[DATASET EXTRACT start]

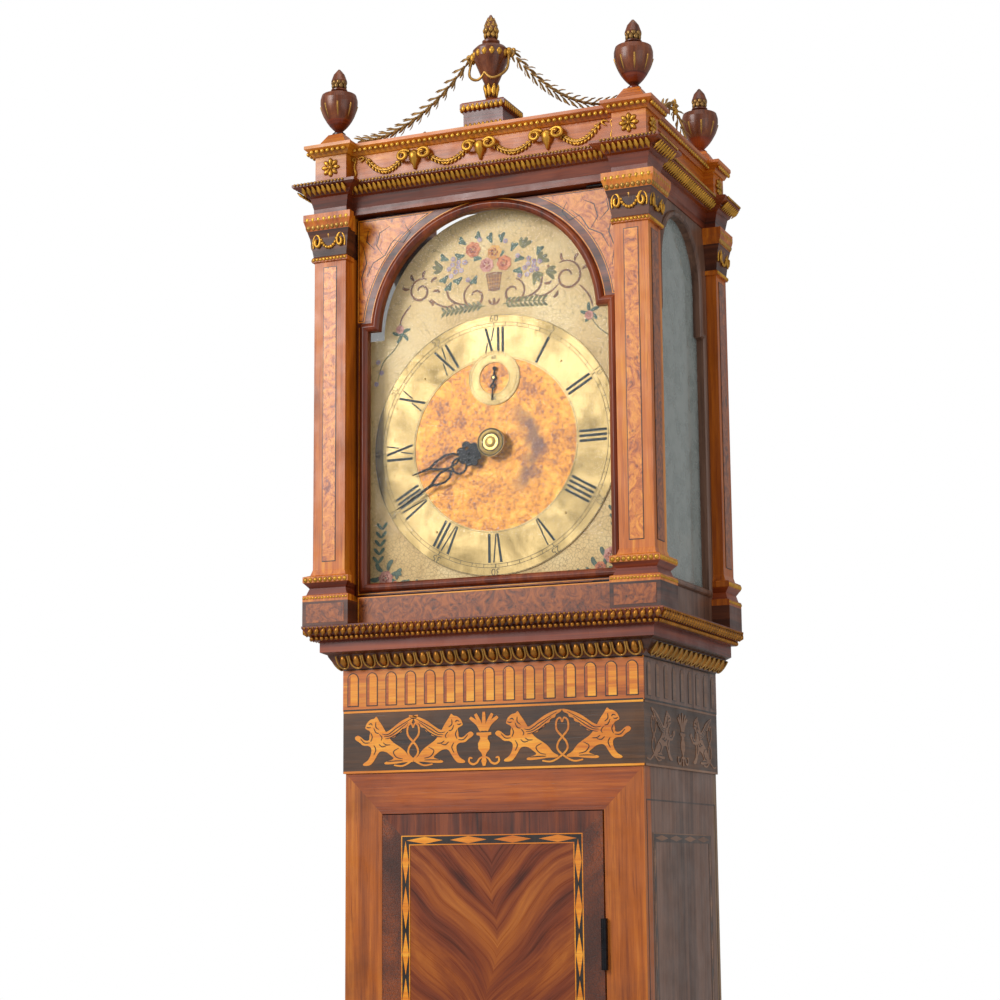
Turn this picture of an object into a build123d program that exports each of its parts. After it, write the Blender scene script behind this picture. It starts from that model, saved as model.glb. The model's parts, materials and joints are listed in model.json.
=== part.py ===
from build123d import *
import os
from math import acos, atan2, cos, hypot, pi, radians, sin

os.makedirs("parts", exist_ok=True)

# A longcase clock. Lengths are in millimetres. X runs across, Y runs back to the wall, Z runs up.
# The origin lies on the floor, under the middle of the whole clock.

# Trunk and base
trunk_width = 330.0
trunk_depth = 235.0
hood_seat_height = 1645.0
side_board = 18.0
front_board = 20.0
back_board = 12.0
base_height = 500.0
base_out = 38.0
base_board = 16.0
base_lap = 60.0
floor_board = 14.0
floor_board_height = 24.0
skirting_height = 92.0
skirting_out = 50.0
base_moulding_height = 45.0
base_moulding_lip = 41.0
packer_length = 160.0
backboard_above_seat = 505.0

# Trunk door
door_opening_width = 245.0
door_foot_rail = 85.0
door_top_rail = 42.5
door_gap = 1.0
door_board = 18.0
door_proud = 1.5
hinge_height = 50.0
hinge_inset = 106.0
hinge_leaf = 2.0
hinge_leaf_depth = 15.0
hinge_knuckle_radius = 3.0
hinge_knuckles = 5
hinge_pin_radius = 1.5
hinge_play = 0.05
knuckle_gap = 0.3

# Lock on the trunk door
lock_width = 40.0
lock_height = 50.0
lock_depth = 9.0
lock_wall = 1.5
bolt_width = 4.0
bolt_height = 6.0
bolt_length = 26.0
bolt_throw = 8.0
bolt_above_key = 6.5
key_stem_radius = 2.5
key_length = 44.0
key_bow_radius = 11.0
key_bit = 6.0
escutcheon_radius = 9.0
sliding_gap = 0.3

# Bands and mouldings at the top of the trunk
marquetry_height = 65.0
marquetry_thickness = 2.3
flutes_height = 44.0
flutes_thickness = 2.6
throat_height = 29.5
throat_fascia = 12.0
throat_out = 21.0

# Hood plan: the main faces, and the corner columns that stand out from them
main_out = 14.0
side_thickness = 12.0
hood_clearance = 2.0
column_width = 37.5
column_depth = 38.0
column_out = 26.0
column_front = 28.0
rear_column_depth = 36.0
plinth_overhang = 8.0

# Hood heights above its seat
base_course_height = 15.0
sill_height = 30.0
column_base_height = 34.0
plinth_block_height = 26.0
capital_bottom = 411.0
architrave_bottom = 463.0
frieze_bottom = 503.0
attic_moulding_bottom = 530.0
attic_top = 541.5
block_cap_top = 558.0
front_beam_depth = 22.0
roof_board = 10.0

# Hood door and the arched glass
glass_width = 276.0
glass_bottom = 60.0
arch_radius = 125.0
arch_centre = 329.0
arch_shoulder = 5.0
hood_door_gap = 2.0
hood_door_clear = 1.0
hood_door_face = 4.0
hood_door_board = 12.0
glass_thickness = 2.0
glass_rebate = 4.0
astragal_width = 9.0
astragal_proud = 5.0
pivot_radius = 2.0
pivot_length = 8.0
pivot_inset = 3.0
pivot_plate = 1.5
pivot_plate_length = 34.0
pivot_play = 0.05
column_return = 3.5
door_swing_clear = 13.0

# Side windows
side_window_width = 148.0
side_window_bottom = 56.0
side_arch_radius = 64.0
side_arch_top = 450.0
side_astragal = 7.0
side_astragal_proud = 4.0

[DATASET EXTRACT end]

*GOAL OF THE EXERCISE*.
Emit, unaltered, the lines from the top of the listing down through the line that holds "sliding_gap = 0.3"; emit nothing else.

*RESPONSE TO THE TASK*.
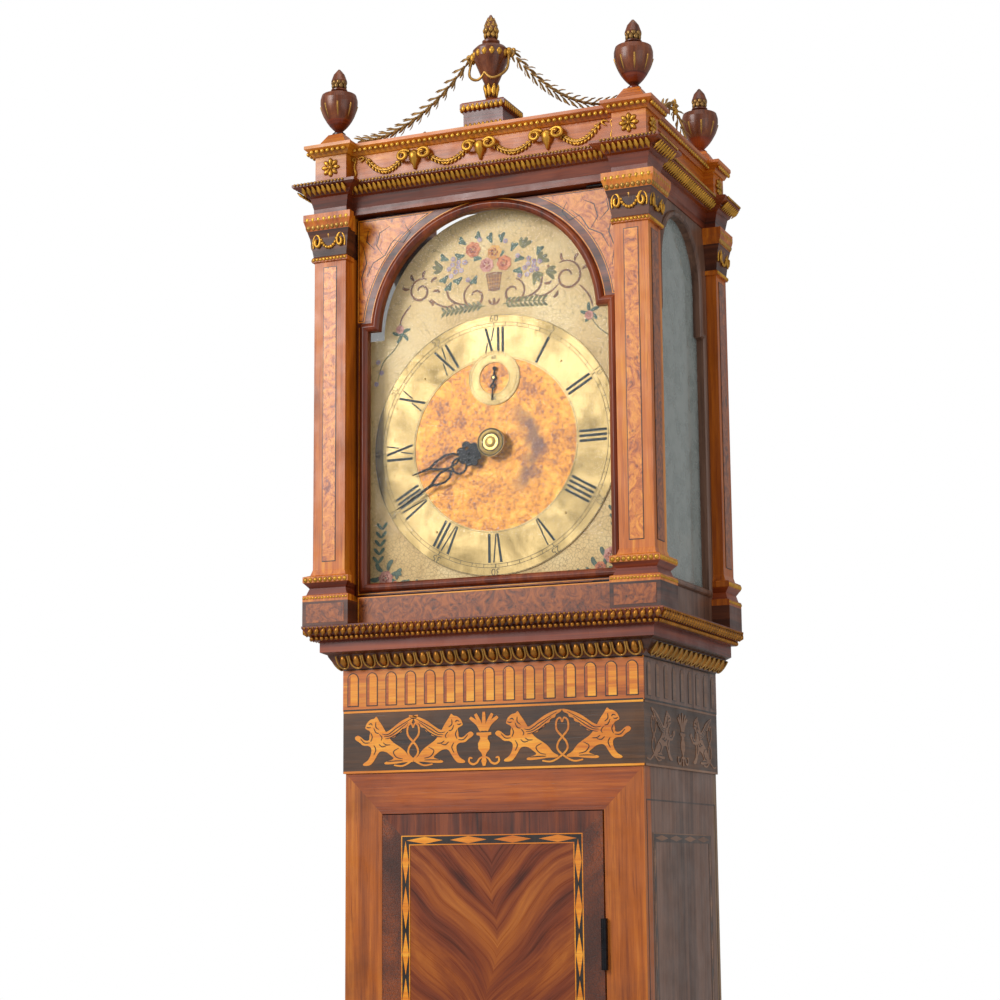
Turn this picture of an object into a build123d program that exports each of its parts. After it, write the Blender scene script behind this picture. It starts from that model, saved as model.glb. The model's parts, materials and joints are listed in model.json.
=== part.py ===
from build123d import *
import os
from math import acos, atan2, cos, hypot, pi, radians, sin

os.makedirs("parts", exist_ok=True)

# A longcase clock. Lengths are in millimetres. X runs across, Y runs back to the wall, Z runs up.
# The origin lies on the floor, under the middle of the whole clock.

# Trunk and base
trunk_width = 330.0
trunk_depth = 235.0
hood_seat_height = 1645.0
side_board = 18.0
front_board = 20.0
back_board = 12.0
base_height = 500.0
base_out = 38.0
base_board = 16.0
base_lap = 60.0
floor_board = 14.0
floor_board_height = 24.0
skirting_height = 92.0
skirting_out = 50.0
base_moulding_height = 45.0
base_moulding_lip = 41.0
packer_length = 160.0
backboard_above_seat = 505.0

# Trunk door
door_opening_width = 245.0
door_foot_rail = 85.0
door_top_rail = 42.5
door_gap = 1.0
door_board = 18.0
door_proud = 1.5
hinge_height = 50.0
hinge_inset = 106.0
hinge_leaf = 2.0
hinge_leaf_depth = 15.0
hinge_knuckle_radius = 3.0
hinge_knuckles = 5
hinge_pin_radius = 1.5
hinge_play = 0.05
knuckle_gap = 0.3

# Lock on the trunk door
lock_width = 40.0
lock_height = 50.0
lock_depth = 9.0
lock_wall = 1.5
bolt_width = 4.0
bolt_height = 6.0
bolt_length = 26.0
bolt_throw = 8.0
bolt_above_key = 6.5
key_stem_radius = 2.5
key_length = 44.0
key_bow_radius = 11.0
key_bit = 6.0
escutcheon_radius = 9.0
sliding_gap = 0.3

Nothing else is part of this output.